Avec environ 10 % de grévistes selon la direction, la mobilisation était toutefois plus faible mercredi que la semaine dernière. Jeudi matin, il y a eu un "léger mieux" sur le trafic des TGV (4 sur 5) et, en région parisienne, sur le RER où le trafic est annoncé "quasi normal" sauf sur la ligne B où quatre RER sur cinq circulent malgré tout et le réseau Transilien (4 sur 5). Sur les autres lignes, les perturbations devaient rester identiques à mercredi avec 2 TER sur 3 (y compris bus de remplacement) et 6 Intercités sur 10, a précisé un porte-parole de la SNCF.

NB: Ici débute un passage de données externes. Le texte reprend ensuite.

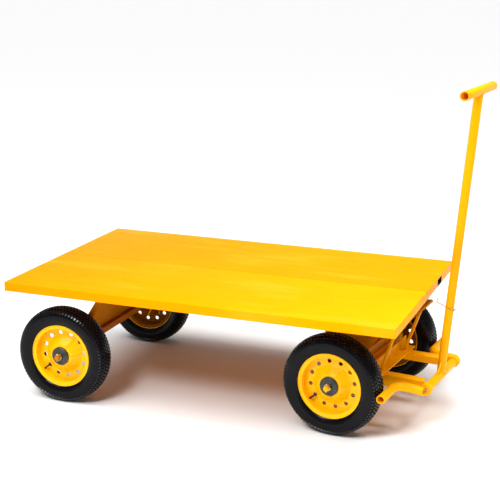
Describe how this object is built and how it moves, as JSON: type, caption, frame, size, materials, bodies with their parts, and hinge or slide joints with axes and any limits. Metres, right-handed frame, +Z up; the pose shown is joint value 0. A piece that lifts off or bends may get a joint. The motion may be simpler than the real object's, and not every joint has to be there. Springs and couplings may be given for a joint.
{
  "type": "platform cart",
  "caption": "Flat-bed platform cart with a turntable-steered front axle, pneumatic wheels and an upright T-handle drawbar.",
  "frame": {"origin": "on the floor under the centre of the whole cart's bounding box", "axes": "+X towards the drawbar, +Y across the cart to its left side, +Z up out of the deck"},
  "size_m": [1.8344, 0.981, 1.3275],
  "materials": {
    "yellow_enamel_deck": "gloss",
    "yellow_enamel_frame": "gloss",
    "yellow_enamel_rim": "gloss",
    "tyre_rubber": "satin",
    "black_rubber": "matte",
    "dark_grey_metal": "satin",
    "bearing_steel": "satin",
    "zinc_steel": "satin",
    "brass": "satin",
    "gold_zinc_wire": "satin"
  },
  "bodies": {
    "deck": {"deck_panel_near": "yellow_enamel_deck", "deck_panel_far": "yellow_enamel_deck", "deck_rails": "yellow_enamel_frame", "deck_cross_members": "yellow_enamel_frame", "stake_socket": "yellow_enamel_frame", "turntable_upper_plate": "yellow_enamel_frame", "kingpin": "bearing_steel", "kingpin_nut": "zinc_steel", "rear_axle": "yellow_enamel_frame", "rear_axle_nuts": "brass", "rear_split_pins": "zinc_steel", "rear_axle_panel": "yellow_enamel_frame", "rear_struts": "yellow_enamel_frame", "tie_wire": "gold_zinc_wire"},
    "bogie": {"turntable_lower_plate": "yellow_enamel_frame", "turntable_balls": "bearing_steel", "bogie_head_frame": "yellow_enamel_frame", "bogie_side_plates": "yellow_enamel_frame", "bogie_lower_bolster": "yellow_enamel_frame", "bogie_upper_bolster": "yellow_enamel_frame", "front_axle": "yellow_enamel_frame", "front_axle_nuts": "brass", "front_split_pins": "zinc_steel", "drawbar_arm_far": "yellow_enamel_frame", "drawbar_arm_near": "yellow_enamel_frame", "cross_angle": "yellow_enamel_frame", "bogie_struts": "yellow_enamel_frame"},
    "drawbar": {"pivot_shaft": "bearing_steel", "pivot_knuckles": "yellow_enamel_frame", "cross_tube": "yellow_enamel_frame", "drawbar_tube": "yellow_enamel_frame", "handle_tube": "yellow_enamel_frame", "drawbar_gussets": "yellow_enamel_frame", "brake_tube_far": "yellow_enamel_frame", "brake_tube_near": "yellow_enamel_frame", "retaining_hook": "gold_zinc_wire"},
    "front_near_wheel": {"front_near_tyre": "tyre_rubber", "front_near_inner_tube": "black_rubber", "front_near_rim": "yellow_enamel_rim", "front_near_hub": "yellow_enamel_rim", "front_near_bearings": "bearing_steel", "front_near_hub_cap": "dark_grey_metal"},
    "front_far_wheel": {"front_far_tyre": "tyre_rubber", "front_far_inner_tube": "black_rubber", "front_far_rim": "yellow_enamel_rim", "front_far_hub": "yellow_enamel_rim", "front_far_bearings": "bearing_steel", "front_far_hub_cap": "dark_grey_metal"},
    "rear_near_wheel": {"rear_near_tyre": "tyre_rubber", "rear_near_inner_tube": "black_rubber", "rear_near_rim": "yellow_enamel_rim", "rear_near_hub": "yellow_enamel_rim", "rear_near_bearings": "bearing_steel", "rear_near_hub_cap": "dark_grey_metal"},
    "rear_far_wheel": {"rear_far_tyre": "tyre_rubber", "rear_far_inner_tube": "black_rubber", "rear_far_rim": "yellow_enamel_rim", "rear_far_hub": "yellow_enamel_rim", "rear_far_bearings": "bearing_steel", "rear_far_hub_cap": "dark_grey_metal"}
  },
  "joints": [
    {"name": "steer", "type": "hinge", "parent": "deck", "child": "bogie", "pos_m": [0.4598, 0, 0.455], "axis": [0, 0, 1], "range_deg": [-21, 33]},
    {"name": "drawbar_tilt", "type": "hinge", "parent": "bogie", "child": "drawbar", "pos_m": [0.78501, -0.03418, 0.1855], "axis": [0.1045, 0.9945, 0], "range_deg": [0, 93]},
    {"name": "front_near_wheel_spin", "type": "hinge", "parent": "bogie", "child": "front_near_wheel", "pos_m": [0.42677, -0.31427, 0.2], "axis": [0.1045, 0.9945, 0], "continuous": true},
    {"name": "front_far_wheel_spin", "type": "hinge", "parent": "bogie", "child": "front_far_wheel", "pos_m": [0.49283, 0.31427, 0.2], "axis": [0.1045, 0.9945, 0], "continuous": true},
    {"name": "rear_near_wheel_spin", "type": "hinge", "parent": "deck", "child": "rear_near_wheel", "pos_m": [-0.7022, -0.396, 0.2], "axis": [0, 1, 0], "continuous": true},
    {"name": "rear_far_wheel_spin", "type": "hinge", "parent": "deck", "child": "rear_far_wheel", "pos_m": [-0.7022, 0.396, 0.2], "axis": [0, 1, 0], "continuous": true}
  ]
}
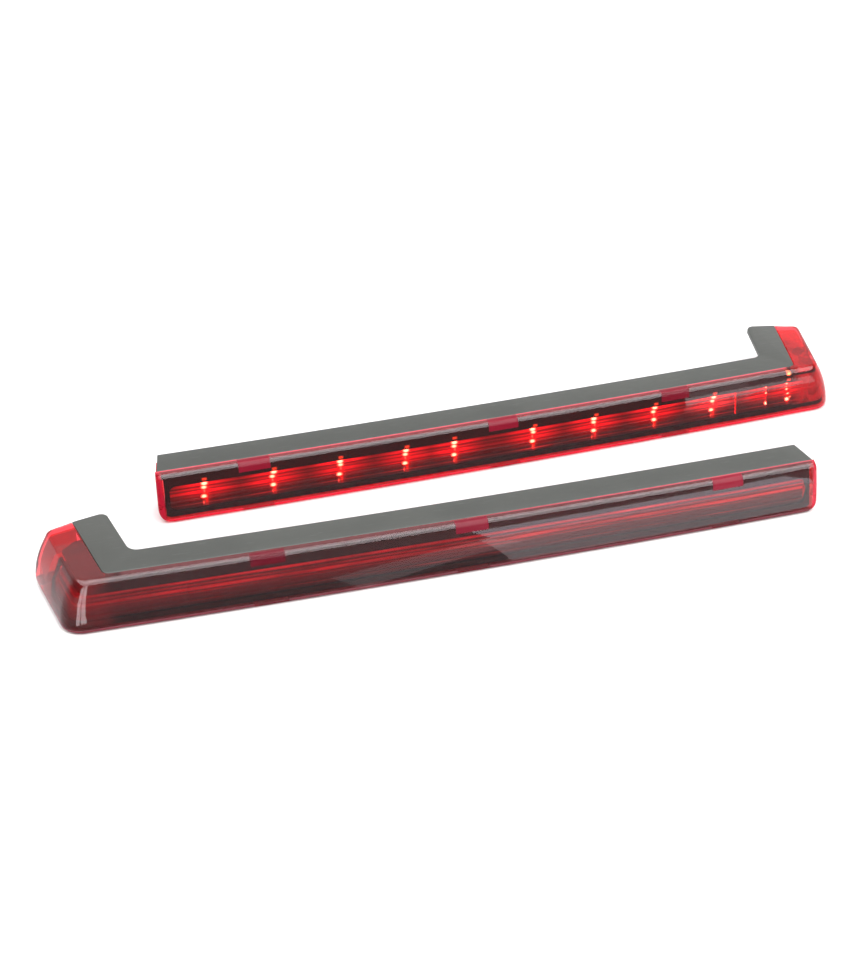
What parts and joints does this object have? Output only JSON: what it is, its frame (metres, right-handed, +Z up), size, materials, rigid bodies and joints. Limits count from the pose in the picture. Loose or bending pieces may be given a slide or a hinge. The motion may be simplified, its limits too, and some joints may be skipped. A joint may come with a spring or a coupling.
{
  "type": "brake lamp pair",
  "caption": "Handed pair of slim wrap-round LED brake lamps: an L-shaped clear red lens and satin plate over a black tray with fluted optics and boards.",
  "frame": {"origin": "centre of the pair's box, on the surface that the lamps lie on", "axes": "+X along the left lamp's long arm, +Y towards the case that the lamps wrap round, +Z up from the surface"},
  "size_m": [0.3396, 0.1107, 0.0198],
  "materials": {
    "tinted_lens": "clear red moulding, gloss",
    "plate_plastic": "dark grey satin, fine moulded grain",
    "housing_plastic": "black moulded",
    "frame_plastic": "black moulded, satin",
    "optic_plastic": "fluted red moulding, unlit",
    "lit_optic_plastic": "fluted red moulding, lit from behind",
    "reflector_plastic": "white reflector",
    "circuit_board": "green solder mask",
    "led_package": "white package with a yellow window",
    "lit_led_package": "lit LED",
    "chip_plastic": "black moulded",
    "flex_link": "amber film",
    "screw_steel": "zinc plated",
    "header_plastic": "ivory moulded",
    "gland_rubber": "black rubber",
    "insert_brass": "turned brass",
    "seal_rubber": "dark silicone bead",
    "vent_plastic": "black moulded"
  },
  "bodies": {
    "root": {"left_lens": "tinted_lens", "left_mounting_plate": "plate_plastic", "left_housing": "housing_plastic", "left_rim_frame": "frame_plastic", "left_main_optic": "optic_plastic", "left_corner_optic": "optic_plastic", "left_reflector": "reflector_plastic", "left_circuit_board": "circuit_board", "left_corner_board": "circuit_board", "left_arm_leds": "led_package", "left_corner_leds": "led_package", "left_resistors": "chip_plastic", "left_driver_chips": "chip_plastic", "left_board_link": "flex_link", "left_board_screws": "screw_steel", "left_wire_header": "header_plastic", "left_cable_gland": "gland_rubber", "left_threaded_inserts": "insert_brass", "left_lens_seal": "seal_rubber", "left_vent_plug": "vent_plastic", "right_lens": "tinted_lens", "right_mounting_plate": "plate_plastic", "right_housing": "housing_plastic", "right_rim_frame": "frame_plastic", "right_main_optic": "lit_optic_plastic", "right_corner_optic": "lit_optic_plastic", "right_reflector": "reflector_plastic", "right_circuit_board": "circuit_board", "right_corner_board": "circuit_board", "right_arm_leds": "lit_led_package", "right_corner_leds": "lit_led_package", "right_resistors": "chip_plastic", "right_driver_chips": "chip_plastic", "right_board_link": "flex_link", "right_board_screws": "screw_steel", "right_wire_header": "header_plastic", "right_cable_gland": "gland_rubber", "right_threaded_inserts": "insert_brass", "right_lens_seal": "seal_rubber", "right_vent_plug": "vent_plastic"}
  },
  "joints": []
}
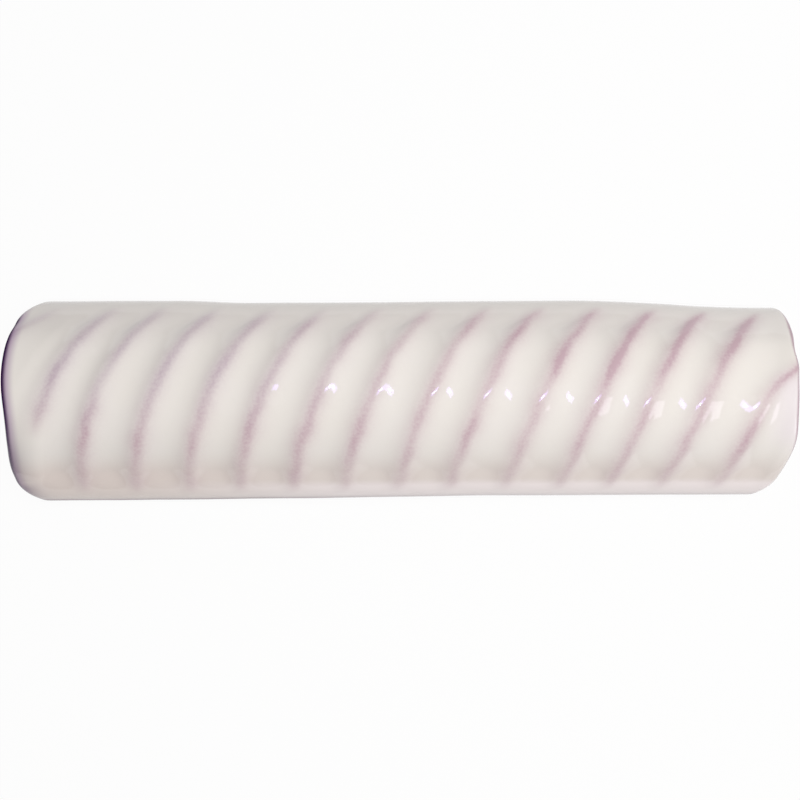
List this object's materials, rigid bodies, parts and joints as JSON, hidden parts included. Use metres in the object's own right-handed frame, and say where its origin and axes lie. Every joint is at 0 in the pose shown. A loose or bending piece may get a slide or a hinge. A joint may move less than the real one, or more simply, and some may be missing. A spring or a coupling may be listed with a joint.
{
  "type": "rope liner tile",
  "caption": "Half-round trim tile with a twisted rope face, plain shoulders along both long edges and a flat back for bedding on a wall.",
  "frame": {"origin": "in the plane of the flat back, midway along the longer side and midway across the tile", "axes": "+X along the tile, +Y across it towards the longer side, +Z out of the rope face, away from the wall"},
  "size_m": [0.1519, 0.04, 0.019],
  "materials": {
    "glaze": "glossy"
  },
  "bodies": {
    "root": {"liner_tile": "glaze"}
  },
  "joints": []
}
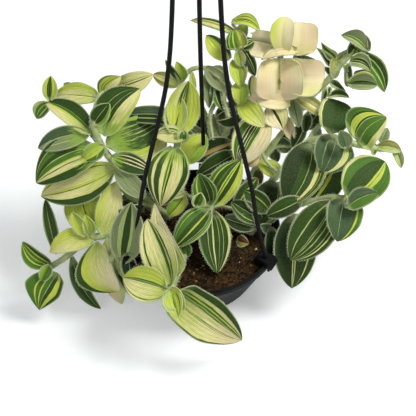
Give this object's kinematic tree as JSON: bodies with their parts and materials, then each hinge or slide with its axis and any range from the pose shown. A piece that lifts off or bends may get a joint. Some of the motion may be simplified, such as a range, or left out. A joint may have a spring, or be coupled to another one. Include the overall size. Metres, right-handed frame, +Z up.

Côté aérien, la Direction générale de l'aviation civile (DGAC) a recommandé aux compagnies de réduire leurs vols de 15 % à Orly jeudi, en raison d'un préavis de grève de la CGT, premier syndicat tous corps confondus dans l'aviation civile.
Mais face au mouvement social, le gouvernement reste inflexible. "La CGT ne fait pas la loi dans le pays", a lancé Manuel Valls mercredi, à l'Assemblée nationale, excluant aussi bien le "retrait" du projet de loi que la "remise en cause" de son très contesté article 2, qui donne la primauté aux accords d'entreprises dans l'aménagement du temps de travail. Le Premier ministre a néanmoins évoqué, jeudi matin sur RMC/BFM TV, de possibles "modifications" ou "améliorations".
De son côté, la CFDT, principal soutien syndical au projet de loi, a estimé qu'un retrait serait "inacceptable". "Hors de question que le gouvernement renonce à ses engagements", a déclaré son secrétaire général, Laurent Berger.
Quant à la CFE-CGC, qui réclame des modifications de la réforme plutôt que son retrait, elle s'est insurgée contre "la prise en otage et la paralysie de la France", craignant qu'elles ne "torpillent" le début de reprise économique du pays.